#### What to produce:
Output all lines exactly, with nothing added or dropped.

#### Available data:
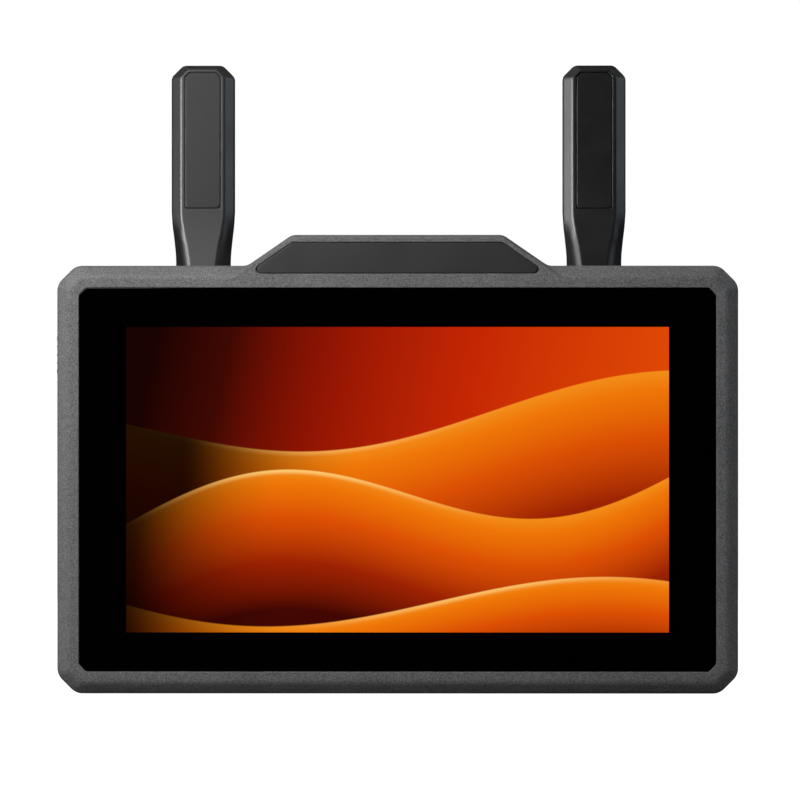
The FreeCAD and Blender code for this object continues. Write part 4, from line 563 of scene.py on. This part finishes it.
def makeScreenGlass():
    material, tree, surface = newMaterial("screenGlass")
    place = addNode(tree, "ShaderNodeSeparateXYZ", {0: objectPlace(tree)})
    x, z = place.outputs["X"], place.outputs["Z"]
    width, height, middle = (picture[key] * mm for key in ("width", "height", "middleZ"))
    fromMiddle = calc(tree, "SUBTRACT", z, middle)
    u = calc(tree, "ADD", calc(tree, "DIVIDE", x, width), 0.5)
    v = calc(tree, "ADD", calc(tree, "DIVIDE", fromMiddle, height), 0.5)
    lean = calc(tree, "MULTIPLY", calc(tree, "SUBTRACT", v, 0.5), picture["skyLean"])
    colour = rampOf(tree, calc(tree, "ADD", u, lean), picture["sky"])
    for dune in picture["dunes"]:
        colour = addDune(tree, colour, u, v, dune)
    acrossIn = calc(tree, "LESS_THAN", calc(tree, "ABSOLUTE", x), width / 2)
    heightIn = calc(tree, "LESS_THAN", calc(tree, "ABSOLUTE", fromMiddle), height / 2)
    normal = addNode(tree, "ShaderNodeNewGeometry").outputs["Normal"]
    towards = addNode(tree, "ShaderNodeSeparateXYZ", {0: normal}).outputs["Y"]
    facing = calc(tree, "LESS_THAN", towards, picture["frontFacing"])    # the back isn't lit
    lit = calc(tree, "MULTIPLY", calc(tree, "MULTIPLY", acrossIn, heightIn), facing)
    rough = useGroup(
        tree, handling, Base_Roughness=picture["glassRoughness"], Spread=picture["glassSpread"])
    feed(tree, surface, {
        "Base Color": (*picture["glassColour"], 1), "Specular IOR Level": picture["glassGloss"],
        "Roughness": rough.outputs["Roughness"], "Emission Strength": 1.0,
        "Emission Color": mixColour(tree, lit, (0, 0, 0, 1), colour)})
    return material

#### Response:
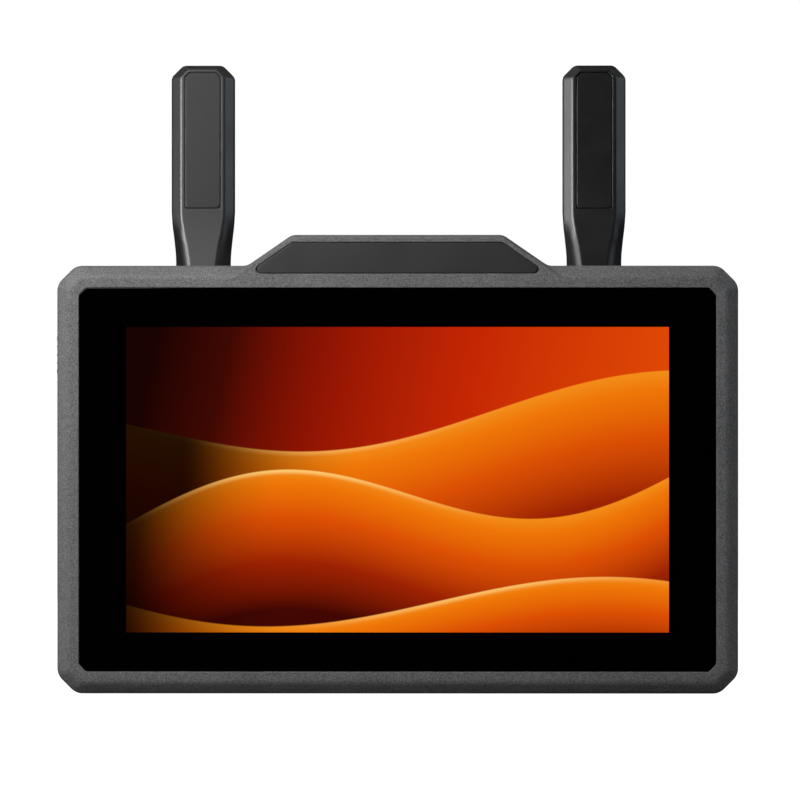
The FreeCAD and Blender code for this object continues. Write part 4, from line 563 of scene.py on. This part finishes it.
def makeScreenGlass():
    material, tree, surface = newMaterial("screenGlass")
    place = addNode(tree, "ShaderNodeSeparateXYZ", {0: objectPlace(tree)})
    x, z = place.outputs["X"], place.outputs["Z"]
    width, height, middle = (picture[key] * mm for key in ("width", "height", "middleZ"))
    fromMiddle = calc(tree, "SUBTRACT", z, middle)
    u = calc(tree, "ADD", calc(tree, "DIVIDE", x, width), 0.5)
    v = calc(tree, "ADD", calc(tree, "DIVIDE", fromMiddle, height), 0.5)
    lean = calc(tree, "MULTIPLY", calc(tree, "SUBTRACT", v, 0.5), picture["skyLean"])
    colour = rampOf(tree, calc(tree, "ADD", u, lean), picture["sky"])
    for dune in picture["dunes"]:
        colour = addDune(tree, colour, u, v, dune)
    acrossIn = calc(tree, "LESS_THAN", calc(tree, "ABSOLUTE", x), width / 2)
    heightIn = calc(tree, "LESS_THAN", calc(tree, "ABSOLUTE", fromMiddle), height / 2)
    normal = addNode(tree, "ShaderNodeNewGeometry").outputs["Normal"]
    towards = addNode(tree, "ShaderNodeSeparateXYZ", {0: normal}).outputs["Y"]
    facing = calc(tree, "LESS_THAN", towards, picture["frontFacing"])    # the back isn't lit
    lit = calc(tree, "MULTIPLY", calc(tree, "MULTIPLY", acrossIn, heightIn), facing)
    rough = useGroup(
        tree, handling, Base_Roughness=picture["glassRoughness"], Spread=picture["glassSpread"])
    feed(tree, surface, {
        "Base Color": (*picture["glassColour"], 1), "Specular IOR Level": picture["glassGloss"],
        "Roughness": rough.outputs["Roughness"], "Emission Strength": 1.0,
        "Emission Color": mixColour(tree, lit, (0, 0, 0, 1), colour)})
    return material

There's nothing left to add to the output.